Exercise prompt:
Scan the data. Collect each line that contains the word "bodies".

↓

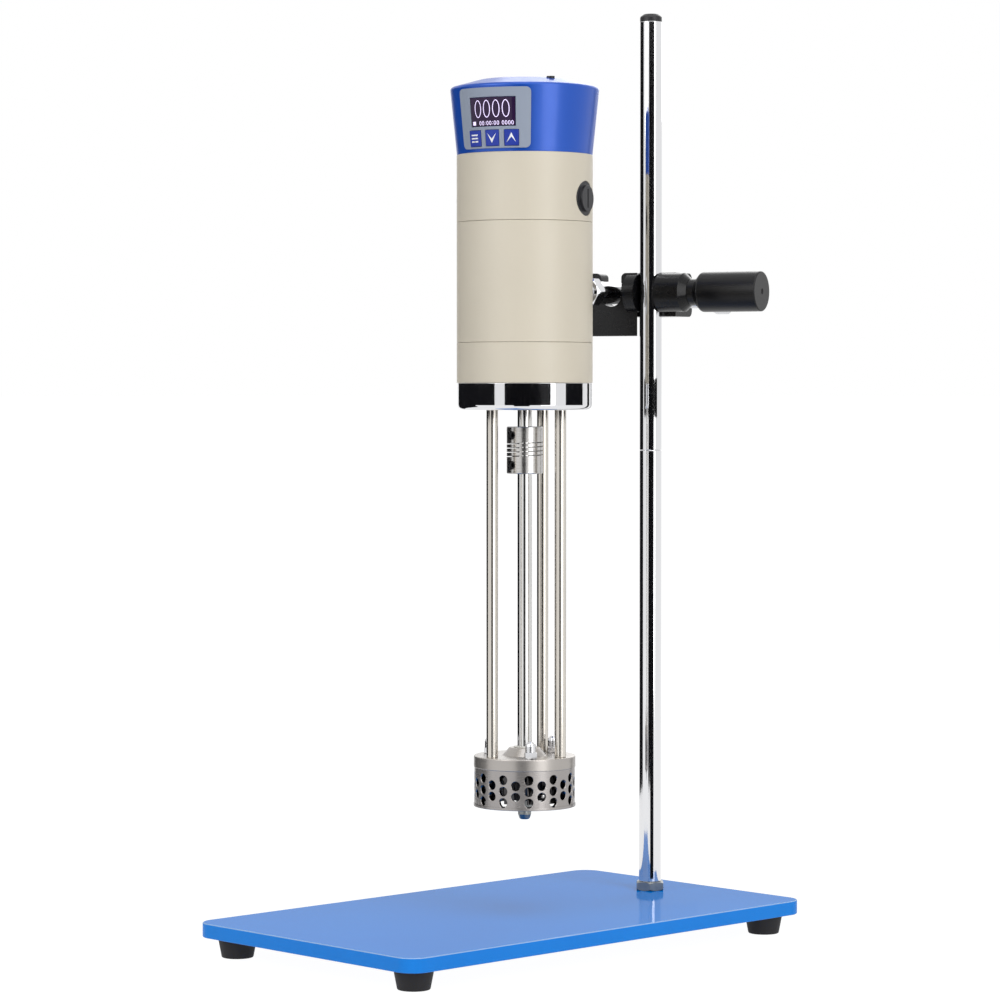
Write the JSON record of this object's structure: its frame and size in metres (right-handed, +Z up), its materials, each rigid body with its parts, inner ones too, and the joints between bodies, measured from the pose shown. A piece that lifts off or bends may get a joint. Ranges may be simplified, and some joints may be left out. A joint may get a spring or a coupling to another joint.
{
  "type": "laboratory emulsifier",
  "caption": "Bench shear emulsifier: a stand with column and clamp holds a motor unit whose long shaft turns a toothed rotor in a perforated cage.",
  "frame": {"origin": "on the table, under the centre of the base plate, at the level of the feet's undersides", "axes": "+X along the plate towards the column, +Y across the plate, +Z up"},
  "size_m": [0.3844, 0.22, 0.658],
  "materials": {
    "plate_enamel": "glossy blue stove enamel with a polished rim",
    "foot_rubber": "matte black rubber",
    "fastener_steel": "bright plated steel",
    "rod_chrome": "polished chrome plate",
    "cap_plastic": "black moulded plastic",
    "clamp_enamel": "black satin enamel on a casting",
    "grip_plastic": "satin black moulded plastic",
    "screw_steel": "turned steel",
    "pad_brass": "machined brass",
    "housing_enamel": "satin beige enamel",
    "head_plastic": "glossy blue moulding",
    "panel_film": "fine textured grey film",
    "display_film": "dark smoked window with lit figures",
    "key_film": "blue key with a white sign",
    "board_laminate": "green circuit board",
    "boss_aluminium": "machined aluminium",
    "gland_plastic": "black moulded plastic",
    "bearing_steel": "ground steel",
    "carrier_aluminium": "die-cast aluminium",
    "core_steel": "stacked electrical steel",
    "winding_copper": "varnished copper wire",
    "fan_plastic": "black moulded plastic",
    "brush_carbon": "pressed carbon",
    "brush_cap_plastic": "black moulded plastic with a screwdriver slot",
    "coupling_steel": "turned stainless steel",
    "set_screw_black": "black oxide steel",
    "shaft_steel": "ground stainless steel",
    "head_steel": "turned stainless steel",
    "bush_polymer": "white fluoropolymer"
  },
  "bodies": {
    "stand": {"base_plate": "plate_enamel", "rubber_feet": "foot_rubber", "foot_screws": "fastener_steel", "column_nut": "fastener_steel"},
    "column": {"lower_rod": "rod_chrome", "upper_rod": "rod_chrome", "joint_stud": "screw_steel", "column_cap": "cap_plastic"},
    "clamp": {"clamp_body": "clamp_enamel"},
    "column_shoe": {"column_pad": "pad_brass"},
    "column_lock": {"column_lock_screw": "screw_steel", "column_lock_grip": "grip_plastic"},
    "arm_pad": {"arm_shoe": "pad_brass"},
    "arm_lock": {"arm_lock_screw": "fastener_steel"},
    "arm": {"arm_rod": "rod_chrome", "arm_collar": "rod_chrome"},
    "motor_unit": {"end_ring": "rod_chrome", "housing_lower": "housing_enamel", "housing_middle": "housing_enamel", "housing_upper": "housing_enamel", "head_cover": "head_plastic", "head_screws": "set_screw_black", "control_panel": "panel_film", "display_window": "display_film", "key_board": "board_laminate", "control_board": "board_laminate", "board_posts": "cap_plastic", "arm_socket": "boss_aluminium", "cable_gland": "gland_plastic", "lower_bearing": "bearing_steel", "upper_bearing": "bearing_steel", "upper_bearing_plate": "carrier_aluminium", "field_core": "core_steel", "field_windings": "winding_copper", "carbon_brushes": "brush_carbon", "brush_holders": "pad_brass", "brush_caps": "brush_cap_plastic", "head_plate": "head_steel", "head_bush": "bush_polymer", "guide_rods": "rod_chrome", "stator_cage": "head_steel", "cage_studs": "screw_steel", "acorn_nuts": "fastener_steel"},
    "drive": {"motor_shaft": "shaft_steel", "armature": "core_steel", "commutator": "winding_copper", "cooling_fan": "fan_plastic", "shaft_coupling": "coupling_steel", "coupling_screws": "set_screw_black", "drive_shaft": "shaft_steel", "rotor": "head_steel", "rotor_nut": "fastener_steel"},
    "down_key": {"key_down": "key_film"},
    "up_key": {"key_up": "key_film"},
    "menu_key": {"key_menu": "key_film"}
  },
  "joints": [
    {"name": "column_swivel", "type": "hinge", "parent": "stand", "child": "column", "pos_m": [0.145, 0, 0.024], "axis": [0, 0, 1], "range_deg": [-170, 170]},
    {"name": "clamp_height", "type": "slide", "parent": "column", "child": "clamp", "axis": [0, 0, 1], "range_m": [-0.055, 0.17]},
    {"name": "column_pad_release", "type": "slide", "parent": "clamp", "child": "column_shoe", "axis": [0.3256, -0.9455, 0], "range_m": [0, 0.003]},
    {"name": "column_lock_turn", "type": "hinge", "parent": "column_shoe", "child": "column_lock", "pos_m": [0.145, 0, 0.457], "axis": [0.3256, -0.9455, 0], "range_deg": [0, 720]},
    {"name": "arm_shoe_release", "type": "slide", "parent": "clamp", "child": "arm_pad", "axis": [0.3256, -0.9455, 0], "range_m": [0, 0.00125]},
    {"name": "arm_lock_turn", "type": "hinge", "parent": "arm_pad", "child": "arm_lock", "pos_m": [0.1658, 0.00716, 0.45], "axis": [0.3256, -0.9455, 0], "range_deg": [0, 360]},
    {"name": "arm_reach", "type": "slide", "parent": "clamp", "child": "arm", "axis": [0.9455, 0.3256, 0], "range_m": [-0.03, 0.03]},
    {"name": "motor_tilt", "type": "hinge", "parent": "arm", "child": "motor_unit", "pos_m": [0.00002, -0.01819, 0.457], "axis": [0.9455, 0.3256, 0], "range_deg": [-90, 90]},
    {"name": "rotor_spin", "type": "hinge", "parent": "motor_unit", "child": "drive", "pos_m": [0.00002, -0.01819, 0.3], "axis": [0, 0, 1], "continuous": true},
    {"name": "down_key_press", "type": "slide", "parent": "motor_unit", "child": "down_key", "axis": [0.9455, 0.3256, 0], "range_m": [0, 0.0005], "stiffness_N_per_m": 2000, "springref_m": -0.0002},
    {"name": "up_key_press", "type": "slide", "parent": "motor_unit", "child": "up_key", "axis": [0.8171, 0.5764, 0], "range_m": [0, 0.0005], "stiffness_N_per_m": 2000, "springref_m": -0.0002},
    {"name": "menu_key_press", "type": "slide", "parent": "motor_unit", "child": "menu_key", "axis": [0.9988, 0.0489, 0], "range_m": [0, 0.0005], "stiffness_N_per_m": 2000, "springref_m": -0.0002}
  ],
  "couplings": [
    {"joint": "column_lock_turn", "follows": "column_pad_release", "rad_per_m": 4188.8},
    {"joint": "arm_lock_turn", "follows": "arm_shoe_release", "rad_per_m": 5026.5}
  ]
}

↑

Finished exercise:
Write the JSON record of this object's structure: its frame and size in metres (right-handed, +Z up), its materials, each rigid body with its parts, inner ones too, and the joints between bodies, measured from the pose shown. A piece that lifts off or bends may get a joint. Ranges may be simplified, and some joints may be left out. A joint may get a spring or a coupling to another joint.
  "bodies": {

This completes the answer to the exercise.